The results have showed that our ANN can precisely estimate the risk of breast cancer by using a dataset that contains demographic data and mammographic features. Similar to other ANN models presented in the literature, our ANN has the potential to aid radiologists in classifying patients. When compared with the previous models developed by our research team (a Bayesian network), the discrimination performance of our ANN was slightly higher (ANN AUC, 0.955; Bayesian network AUC, 0.940)(Rezaianzadeh et al., 2016). Our results must be viewed with some caution with respect to their generalizability because significant variability has been observed in the interpretive performance of screening and diagnostic mammography. In the present study, an ANN breast cancer risk estimation model was constructed based on 1,1850 screened cases referred to Shahid Motahhari breast clinic affiliated to Shiraz University of Medical Sciences between 2004 and 2012 to aid physicians in breast cancer diagnosis. The results demonstrated that the ANN could perform well in estimating the probability of malignancy, and improve the positive predictive value (PPV) of the decision to perform biopsy. Using a computer-assisted detection program as a second reader has been shown to improve sensitivity in the screening setting (Freer and Ulissey, 2001). However, given our present results, our ANN had the potential to be used as a decision-support tool that could help underperforming practitioners improve the PPV of biopsy recommendations. Our model reinforced the previously known mammography predictors of breast cancer; i.e., irregular mass shape, speculated mass margins, micro calcifications, and breast density (Chhatwal et al., 2009).

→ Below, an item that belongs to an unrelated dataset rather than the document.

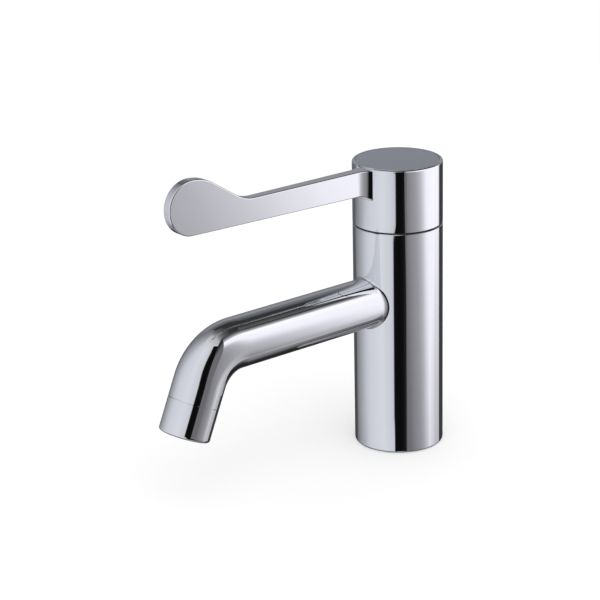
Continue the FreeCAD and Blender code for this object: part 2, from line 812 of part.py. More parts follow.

One of the limitations of this study was a retrospective analysis using registered data. This limit the external validity of the results, thus, future testing in a larger population is recommended. Breast Imaging-Reporting and Data System (BI-RADS) categories were not assessed in the present study, due to lack of the technology in our center. Adding BI-RADS, can improve the model’s performance (Lo et al., 2002). In conclusion the authors’ ANN could effectively discriminate benign masses from malignant ones.